If one proposes to be a rational being it requires training of the mind.  Given the standard of universal education it would be absurd to suggest that any particular class of person is less suited than another to clear thinking.  What is however clear is that most of us are by nature disinclined to analytic thinking. It is a rigorous undertaking, one which forces us to contemplate alternatives (a prospect which frequently takes the wind out of the sails of a thesis).  At the very least logical thought requires dissection of a problem.  Breaking up a problem into its constituent elements not only facilitates handling of it, it further obliges the analysis of those elements.  If nothing else this retards the process of examination and inhibits hurried conclusions.  There persists the possibility of misunderstanding and misinterpretation which of course contaminates even the most prudent scrutiny.  Oddly it is the hint of doubt (instinct) which may in such instances trigger the need for professional advice which will hopefully advance the correct evaluation.

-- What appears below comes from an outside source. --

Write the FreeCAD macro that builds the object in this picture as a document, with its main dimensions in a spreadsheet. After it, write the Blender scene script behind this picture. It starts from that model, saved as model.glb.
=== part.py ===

Even if one feels that the critical analysis of a particular set of facts is beyond one’s capacity, there is a fall-back situation which may be as relieving.  It requires a more global assessment of one’s situation.  One might for example take the high-level view that there is nothing one can do to alter either the past or the future, that one can only live in the present.  Assuming that is so, the quality of a particular problem can only be usefully managed by confronting it.  To impart unrestricted speculation to the problem does nothing to advance its resolution.  It is frequently attractive to indulge oneself in endless obfuscation but this only builds on the shaky foundation of the initial reaction.  If unsure it is better to resist supposition.  While this may seem to be a fainthearted approach it nonetheless dilutes wild surmise. Oh, and if all that seems far too demanding, remember to add another of those illusive human virtues – patience!

Black and white swans

Deductive Reasoning:
General to Specific

In deductive reasoning, if something is true of a class of things in general, it is also true for all members of that class. For example, “All men are mortal. Harold is a man. Therefore, Harold is mortal.” For deductive reasoning to be sound, the hypothesis must be correct. It is assumed that the premises, “All men are mortal” and “Harold is a man” are true. Therefore, the conclusion is logical and true.

Inductive Reasoning:
Specific to General

Inductive reasoning is the opposite of deductive reasoning. Inductive reasoning makes broad generalizations from specific observations. “In inductive inference, we go from the specific to the general. We make many observations, discern a pattern, make a generalization, and infer an explanation or a theory. Even if all of the premises are true in a statement, inductive reasoning allows for the conclusion to be false. Here’s an example: Harold is a grandfather. Harold is bald. Therefore, all grandfathers are bald. The conclusion does not follow logically from the statements.”

An inductive argument is an argument that is intended by the arguer merely to establish or increase the probability of its conclusion. In an inductive argument, the premises are intended only to be so strong that, if they were true, then it would be unlikely that the conclusion is false. There is no standard term for a successful inductive argument. But its success or strength is a matter of degree, unlike with deductive arguments. A deductive argument is valid or else invalid.

The phrase “black swan” derives from a Latin expression; its oldest known occurrence is the poet Juvenal’s characterization of something being “rara avis in terris nigroque simillima cygno” (“a rare bird in the lands and very much like a black swan”; 6.165). When the phrase was coined, the black swan was presumed not to exist. The importance of the metaphor lies in its analogy to the fragility of any system of thought. A set of conclusions is potentially undone once any of its fundamental postulates is disproved. In this case, the observation of a single black swan would be the undoing of the logic of any system of thought, as well as any reasoning that followed from that underlying logic. The black swan theory or theory of black swan events is a metaphor that describes an event that comes as a surprise, has a major effect, and is often inappropriately rationalized after the fact with the benefit of hindsight.

While most people are happy with thinking about what they do know, Taleb takes great pains throughout The Black Swan to try and focus his readers on what we don’t know — which is far more relevant to the black swan problem. Unpredictable events by their very nature are things that lie outside our common experience and happen precisely because of this. Therefore a good appreciation of our own ignorance and a full rationalization of where our knowledge ends is essential in dealing with (although not necessarily avoiding) black swan events.